Red-tailed hawk being treated by the Skegemog Raptor Center
A northern Michigan bird sanctuary is flying high after a donation from two local casinos. Each month, visitors at Leelanau Sands and Turtle Creek Casinos can donate their spare change to a non-profit group. They call it “Cash In on Kindness.”
This month’s donations are going to the Skegemog Raptor Center, a nonprofit wildlife rescue in Grand Traverse County that specializes in the rehabilitation of raptors like eagles and hawks. Director James Manly says, “It’s quite expensive to rehabilitate all the raptors we do. With the threat of Avian Influenza, that’s added a lot of cost this year with testing and extra PPE. The Avian Influenza has a 90% mortality rate for the eagles. So we’re glad we’re starting to see the numbers subside but we’ll be testing all through this year… just to prevent the spread. It’s highly contagious.”
Manly says they’ll keep testing even though MDARD reports that case numbers are starting to come down across the state. Manly says the last reported outbreak was May 11, with the last case at the raptor center in late April.
Treating sick or injured raptors is an expensive proposition. “One of the eagles we’re treating, we’re probably over $4,000 into it right now just with that one bird,” Manly says. They could be on track for one of their busiest years ever. “We’re well over triple our intake from last year…. We had 74 patients total last year and generally our busiest time is in August, September, and the beginning of October…. We could certainly end up well over 100,” he says.
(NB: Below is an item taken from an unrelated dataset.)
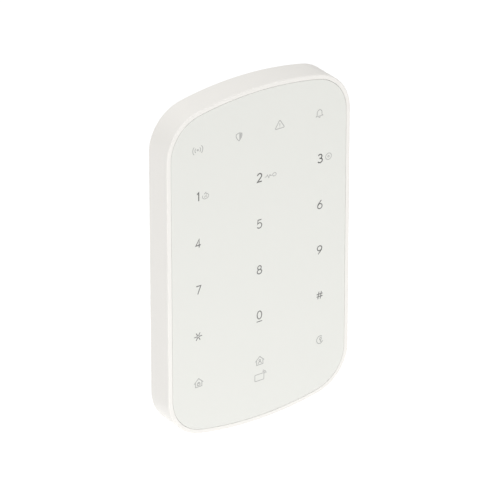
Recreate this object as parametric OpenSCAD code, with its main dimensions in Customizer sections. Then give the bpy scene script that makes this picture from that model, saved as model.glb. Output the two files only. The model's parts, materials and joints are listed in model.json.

Collecting from visitors has been going on for two years. They’ve raised $91,000 for nonprofits, and over $4,300 for the Raptor Center. And they’re making this donation on “American Eagle Day”. Elky Reynolds with Leelanau Sands says, “Today we celebrate the protection of our American Bald Eagle, to encourage not only surviving but thriving, through the preservation of their natural habitat here in northwest Michigan.”
Photo Courtesy of Anna Gray Searle
In Native American culture, Reynolds says the eagle is one of the most revered and respected beings in creation. “It is the carrier and messenger of the Anishinaabe people, that links our prayers to the Creator.” She adds, “It holds the gifts and knowledge of higher learning and is responsible for passing on our history, traditions, stories. It provides counsel and wisdom to our tribal leaders.”
And the eagle holds special meaning for the tribe here: the Grand Traverse Band of Ottawa and Chippewa Indians. Peshawbestown was originally named Eagletown. It was renamed to honor the tribe’s original Chief, Ben Peshawba. “So Peshawbestown is “Eagle Town” hence the … eagle representation of this area,” Reynolds says.
The Raptor Center says they’re grateful to be getting a lift to help their mission soar. “We have two bald eagles currently in rehab. This will go a long way towards helping us care, provide medical care and feeding these birds and getting them back to the wild. We really appreciate the support,” Manly says. “We’re entirely dependent on donations from the public to do this work. We just really appreciate this amount and we just ask you’ll so we can get these birds back to the wild where they belong.”
National Bald Eagle Day or “” (June 20th) is a special day to commemorate the anniversary of the bald eagle’s selection as our National Symbol and to celebrate its return to America’s skies. Proclamations have been issued by governors in 49 states designating June 20th as American Eagle Day.